_JOB_
Return all of the data exactly as given.

━━━ SOURCE EXCERPT

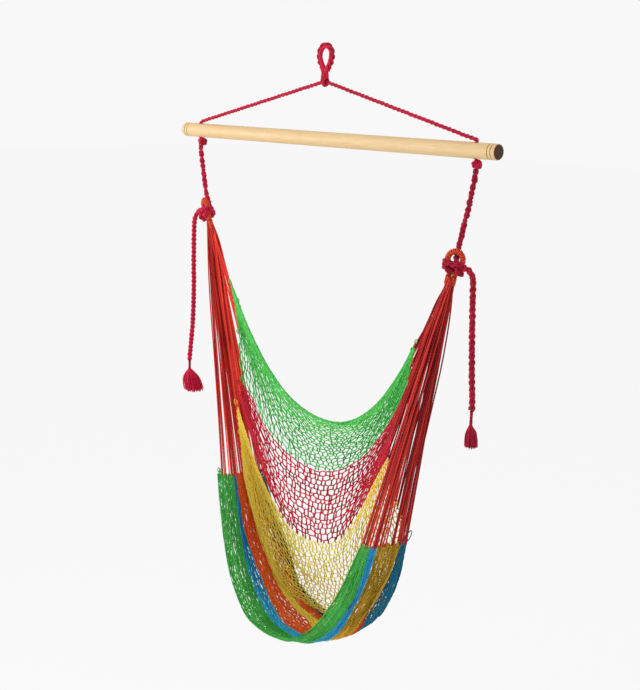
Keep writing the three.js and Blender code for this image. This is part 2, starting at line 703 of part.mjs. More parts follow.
// Half diamonds and quarter diamonds that make the front edge and the top edge straight.
function addEdgeCells(shell, row, inside) {
  const order = (corners) => (inside > row ? corners : corners.reverse());
  for (let column = 0; column <= LAST_COLUMN; column += 2) {
    const [first, last] = [Math.max(column - 1, 0), Math.min(column + 1, LAST_COLUMN)];
    const corners = order([[first, row], [last, row], [column, inside]]);
    const middle = [(first + last + column) / 3, (2 * row + inside) / 3];
    const step = netPlace(column, row).point.distanceTo(netPlace(column, inside).point);
    const whole = last - first === 2;
    shell.cell(middle, corners, whole ? 1 - EDGE_STRAND_SHARE * NET_STRAND / step : 0);
  }
}

// One band of the net: its rows of diamonds, and the edge cells on the first and last band.
function netBand(band) {
  const firstRow = ROWS_PER_BAND * band + 1;
  const lastRow = firstRow + ROWS_PER_BAND - 1;
  const shiftOf = (row) => {
    if (row <= firstRow && band > 0) return NET_ROW_GAP;
    if (row >= lastRow && band < NET_BANDS.length - 1) return -NET_ROW_GAP;
    return 0;
  };
  const shell = new LatticeShell(shiftOf);
  for (let row = firstRow; row <= lastRow; row += 1) {
    for (let column = 2 - (row % 2); column < LAST_COLUMN; column += 2) {
      const corners = [[column - 1, row], [column, row - 1], [column + 1, row], [column, row + 1]];
      shell.cell([column, row], corners, diamondHoleShare(column, row));
    }
  }
  if (band === 0) addEdgeCells(shell, 0, 1);
  if (band === NET_BANDS.length - 1) addEdgeCells(shell, LAST_ROW, NET_ROWS);
  return shell.geometry();
}

// How far before a tip of the net a string's flat end stops, so that it meets the tip with a gap.
function stringSetback(tip, normal, direction, edges) {
  const rates = edges.map((corner) => {
    const along = corner.clone().sub(tip).normalize().dot(direction);
    return along < 0 ? -along / Math.sqrt(1 - along * along) : 0;
  });
  const lean = Math.abs(normal.dot(direction));
  return CLEARANCE + lean * NET_THICKNESS / 2 + Math.max(...rates) * STRING_DIAMETER / 2;
}

// End strings: one to each tip of the net, gathered in a head under the whipping.
function endStrings(name, side) {
  const [column, next] = side < 0 ? [0, 1] : [LAST_COLUMN, LAST_COLUMN - 1];
  const headMiddle = -LOOP_HEIGHT - WHIPPING_HEIGHT - CLEARANCE - STRING_HEAD_HEIGHT / 2;
  const head = new THREE.CylinderGeometry(
    STRING_HEAD_RADIUS, STRING_HEAD_RADIUS, STRING_HEAD_HEIGHT, WHIPPING_SEGMENTS).rotateX(Math.PI / 2);
  const pieces = [moved(head, 0, 0, headMiddle).applyMatrix4(slingEyeFrame(name, side))];
  const middle = slingPoint(name, side, 0, 0, headMiddle);
  const [front, back] = [0, LAST_ROW].map((row) => netPlace(column, row).point);
  const axis = front.clone().add(back).multiplyScalar(1 / 2).sub(middle).normalize();
  const across = back.clone().sub(front).projectOnPlane(axis).normalize();
  for (let row = 1; row <= NET_ROWS; row += 2) {
    const corner = { 1: 0, [NET_ROWS]: LAST_ROW }[row];
    const { point: tip, normal } = netPlace(column, corner ?? row);
    const spread = (2 * row / NET_ROWS - 1) * STRING_SPREAD_SHARE * STRING_HEAD_RADIUS;
    const start = middle.clone().addScaledVector(across, spread);
    const direction = tip.clone().sub(start).normalize();
    const beside = corner === undefined
      ? [[next, row - 1], [next, row + 1]] : [[column, row], [next, corner]];
    const edges = beside.map(([across, up]) => netPlace(across, up).point);
    const end = tip.clone().addScaledVector(direction, -stringSetback(tip, normal, direction, edges));
    pieces.push(ropeAlong([start, end], STRING_DIAMETER, 1, STRING_SIDES));
  }
  return joined(pieces);
}

// The scene graph.

function part(name, finish, geometry) {
  const closed = closedGeometry(geometry);
  closed.computeVertexNormals();
  const mesh = new THREE.Mesh(closed, new THREE.MeshStandardMaterial({ name: finish, ...FINISHES[finish] }));
  mesh.name = name;
  return mesh;
}

function placed(mesh, x, y, z) {
  mesh.position.set(x, y, z);
  return mesh;
}

function hangingGroup() {
  const group = new THREE.Group();
  group.add(part('hanging_eye', 'crimson_rope', hangingEye()));
  group.add(placed(part('eye_throat', 'crimson_rope', eyeThroat()), 0, 0, THROAT_TOP));
  group.add(placed(part('eye_bight', 'crimson_rope', eyeBight()), 0, 0, PIVOT_Z));
  return group;
}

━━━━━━

_REPLY TO THE EXERCISE_
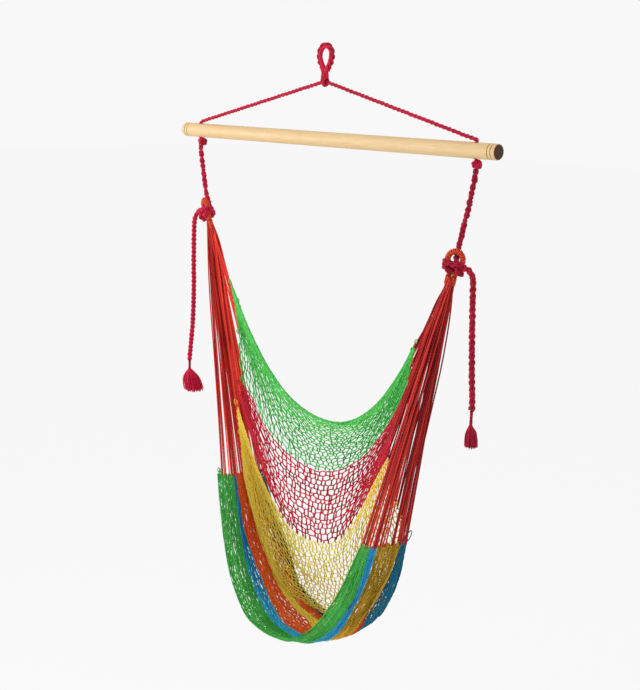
Keep writing the three.js and Blender code for this image. This is part 2, starting at line 703 of part.mjs. More parts follow.
// Half diamonds and quarter diamonds that make the front edge and the top edge straight.
function addEdgeCells(shell, row, inside) {
  const order = (corners) => (inside > row ? corners : corners.reverse());
  for (let column = 0; column <= LAST_COLUMN; column += 2) {
    const [first, last] = [Math.max(column - 1, 0), Math.min(column + 1, LAST_COLUMN)];
    const corners = order([[first, row], [last, row], [column, inside]]);
    const middle = [(first + last + column) / 3, (2 * row + inside) / 3];
    const step = netPlace(column, row).point.distanceTo(netPlace(column, inside).point);
    const whole = last - first === 2;
    shell.cell(middle, corners, whole ? 1 - EDGE_STRAND_SHARE * NET_STRAND / step : 0);
  }
}

// One band of the net: its rows of diamonds, and the edge cells on the first and last band.
function netBand(band) {
  const firstRow = ROWS_PER_BAND * band + 1;
  const lastRow = firstRow + ROWS_PER_BAND - 1;
  const shiftOf = (row) => {
    if (row <= firstRow && band > 0) return NET_ROW_GAP;
    if (row >= lastRow && band < NET_BANDS.length - 1) return -NET_ROW_GAP;
    return 0;
  };
  const shell = new LatticeShell(shiftOf);
  for (let row = firstRow; row <= lastRow; row += 1) {
    for (let column = 2 - (row % 2); column < LAST_COLUMN; column += 2) {
      const corners = [[column - 1, row], [column, row - 1], [column + 1, row], [column, row + 1]];
      shell.cell([column, row], corners, diamondHoleShare(column, row));
    }
  }
  if (band === 0) addEdgeCells(shell, 0, 1);
  if (band === NET_BANDS.length - 1) addEdgeCells(shell, LAST_ROW, NET_ROWS);
  return shell.geometry();
}

// How far before a tip of the net a string's flat end stops, so that it meets the tip with a gap.
function stringSetback(tip, normal, direction, edges) {
  const rates = edges.map((corner) => {
    const along = corner.clone().sub(tip).normalize().dot(direction);
    return along < 0 ? -along / Math.sqrt(1 - along * along) : 0;
  });
  const lean = Math.abs(normal.dot(direction));
  return CLEARANCE + lean * NET_THICKNESS / 2 + Math.max(...rates) * STRING_DIAMETER / 2;
}

// End strings: one to each tip of the net, gathered in a head under the whipping.
function endStrings(name, side) {
  const [column, next] = side < 0 ? [0, 1] : [LAST_COLUMN, LAST_COLUMN - 1];
  const headMiddle = -LOOP_HEIGHT - WHIPPING_HEIGHT - CLEARANCE - STRING_HEAD_HEIGHT / 2;
  const head = new THREE.CylinderGeometry(
    STRING_HEAD_RADIUS, STRING_HEAD_RADIUS, STRING_HEAD_HEIGHT, WHIPPING_SEGMENTS).rotateX(Math.PI / 2);
  const pieces = [moved(head, 0, 0, headMiddle).applyMatrix4(slingEyeFrame(name, side))];
  const middle = slingPoint(name, side, 0, 0, headMiddle);
  const [front, back] = [0, LAST_ROW].map((row) => netPlace(column, row).point);
  const axis = front.clone().add(back).multiplyScalar(1 / 2).sub(middle).normalize();
  const across = back.clone().sub(front).projectOnPlane(axis).normalize();
  for (let row = 1; row <= NET_ROWS; row += 2) {
    const corner = { 1: 0, [NET_ROWS]: LAST_ROW }[row];
    const { point: tip, normal } = netPlace(column, corner ?? row);
    const spread = (2 * row / NET_ROWS - 1) * STRING_SPREAD_SHARE * STRING_HEAD_RADIUS;
    const start = middle.clone().addScaledVector(across, spread);
    const direction = tip.clone().sub(start).normalize();
    const beside = corner === undefined
      ? [[next, row - 1], [next, row + 1]] : [[column, row], [next, corner]];
    const edges = beside.map(([across, up]) => netPlace(across, up).point);
    const end = tip.clone().addScaledVector(direction, -stringSetback(tip, normal, direction, edges));
    pieces.push(ropeAlong([start, end], STRING_DIAMETER, 1, STRING_SIDES));
  }
  return joined(pieces);
}

// The scene graph.

function part(name, finish, geometry) {
  const closed = closedGeometry(geometry);
  closed.computeVertexNormals();
  const mesh = new THREE.Mesh(closed, new THREE.MeshStandardMaterial({ name: finish, ...FINISHES[finish] }));
  mesh.name = name;
  return mesh;
}

function placed(mesh, x, y, z) {
  mesh.position.set(x, y, z);
  return mesh;
}

function hangingGroup() {
  const group = new THREE.Group();
  group.add(part('hanging_eye', 'crimson_rope', hangingEye()));
  group.add(placed(part('eye_throat', 'crimson_rope', eyeThroat()), 0, 0, THROAT_TOP));
  group.add(placed(part('eye_bight', 'crimson_rope', eyeBight()), 0, 0, PIVOT_Z));
  return group;
}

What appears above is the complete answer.